Riverdale is nothing more than another glamorisation of death and mental health

Here we go again


Yet again, we are faced with a popular Netflix show that slams our efforts to raise awareness of the severity of mental health – whether that's depression, anxiety, suicide or grief. But it's just a trash TV show, right?

Yeah, it's just a show with over a two million viewers, most of whom are streaming it in lectures because they can't wait the two hours until they go home. Doesn't it scare you that we're this obsessed with a show, which paints death as little more than an excuse for high school gossip?

Add some mental health issues and boom, 2 million views

Riverdale – a small town with many secrets to hide. Isn't that the premise of every Netflix show? Ordinary american town, some murders, sprinkle a hint of supernatural in there and you've got yourself a CW hit.

But in 2017, there's a fourth criteria: mental health. Death has become, somewhat, fashionable to teen TV. As though the addition of the depressed, cynical outsider will make the show more 'relevant' to current teen issues.

It's predictable. It's romanticised. And it's an insult to anyone with a crippling mental health disorder.

Hate to break it to you Netflix, but desensitising an entire generation to depression, suicide and death is not raising awareness, it is patronising to the vast impact that death can have on a person.

Riverdale's Blossom family is just one example of the media's disgusting representation of mental health.

First, Cheryl Blossom – suicidal mean girl or gothic heroine?

Riverdale's mean girl with fake hair, fake lashes and fake daddy issues. She's the gothic version of Blair Waldorf. Only Blair's infamous, witty one liners are replaced with forced quotes that just scream "make me into a meme". It's as though the screenwriters spent more time planning the show's memes than building convincing characters. Oh, and let's not forget Thornhill, the Blossom's gothic mansion, where i'm just waiting for Cheryl's fangs and bloody victims to pop out to play.

So how do you make a predictable character more intriguing to millennials? Add some mental health issues, or better yet – make her suicidal. Duh.

Daddy kills her incestuous twin brother, involves her in a drug business and then kills himself. Meanwhile, Cheryl continues to slap on her strip lashes, prance about in her perfect mean girl outfits and and act as though Cheer Captain and boys are the most important things in her life. And then oops, she tries to kill herself.
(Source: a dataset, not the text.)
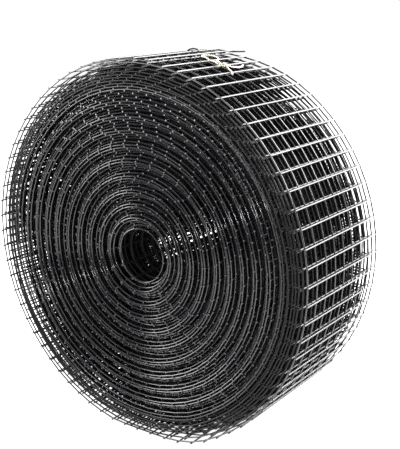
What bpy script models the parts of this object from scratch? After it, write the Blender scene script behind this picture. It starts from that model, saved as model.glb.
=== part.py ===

Cheryl goes from one graceful tear to attempting suicide in a few episodes

Riverdale is patronising towards the detrimental impact that death can have on a person, whether it's the passing of a loved one or a suicide. Cheryl's development from grief to suicidal is actually shocking when you consider the recent improvements to raising awareness of mental health.

Don't get me wrong, there are still major issues in all aspects of our mental health education, diagnosis and treatment. However, for a show that has such a large teenage following, you would think that they would be a little less trivial with their approach to suicide and show a little more of the horrific brutality.

Don't tell me she represents "teenage girls" because in reality, she's a walking glamorisation of grief, depression and suicide. And ultimately, a consequence of bullshit screenwriting.

Is it just me, or is red hair more important than Jason Blossom's death?

He's the guy, who was murdered at the start and the character that the plot line should focus on. Instead, all we know is that he is a dead, incestuous american footballer with the iconic Riverdale hair and twins on the way.

Hair colour is depicted as more significant than death in this show.

I'm fairly sure "Riverdale Red" should be a hair dye because literally half of the cast have the exact same shade of unnatural, orange hair – Cheryl, Archie, Archie's mum, Jason, the list goes on. Cheryl even says:

"We Blossom's live and die by our red curls."

Does the show just have a ginger fetish or is their red hair supposed to have some shit symbollic meaning?

It's as though the Blossom's were supposed to be a gothic myth – "the family that founded Riverdale". However, they just wind up being yet another creepy, dysfunctional family, who happens to have good genes.

Back to Jason, wait, who is he again?

His death is used as an excuse for a high school murder investigation, based soley upon gossip. He leaves behind Polly, his psycho pregnant girl; Cheryl, who has all of one breakdown before recurling her hair and then his parents… oh yeah, they killed him. The entire show is based upon the death of Jason Blossom and yet, no one seems to actually give a shit about him, including the viewers.

Riverdale treats death as insignificant, forgettable and quite frankly, trivial.

But the shade of the cast's red hair? So fucking important.